消費税減税をしても、第3の波によって消費は増えないかもしれないし、仮に消費が生じてもどこに向かうかわかりません。無理に誘導すれば、第2の波への対応力がおかしなことになり爆発的な感染を呼び込むリスクもあります。

一方、仮に、所得税の20%を控除可能とすれば、4兆円を特定の消費分野に割り当てることが出来ます。「患部」に直接、需要を打ち込むことが出来るということです。
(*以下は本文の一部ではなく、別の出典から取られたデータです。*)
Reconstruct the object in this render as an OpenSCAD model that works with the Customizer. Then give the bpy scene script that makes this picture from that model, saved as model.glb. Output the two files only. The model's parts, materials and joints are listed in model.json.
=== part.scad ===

なお、わかりやすさを優先して「旅行減税」としていますが、単品の飲食やコンサート、テーマパークなども「ホスピタリティ産業」を対象となることをイメージしています。

「気」をつくる

仮に、こうした施策が展開できると、日本という国は、観光産業を基幹産業としてしっかり支えていくアピールになるでしょう。これは、サービス経済社会の特性を踏まえた経済対策が打てる国という評価にも繋がり、第4の波を抑えることになるでしょう。

経済というのは、雰囲気によっても大きく左右されます。熊本地震の時の「ふっこう割」がそうであったように、人々のマインドを動かすくらい政策を展開し、「気」をつくっていくことが重要と考えます。

感染拡大が続く現状では、事業者が倒れないような支援策を展開しつつ、一定程度、落ち着いたタイミングにおいて、こうしたユニークで、インパクトのある支援策の展開を期待したいところです。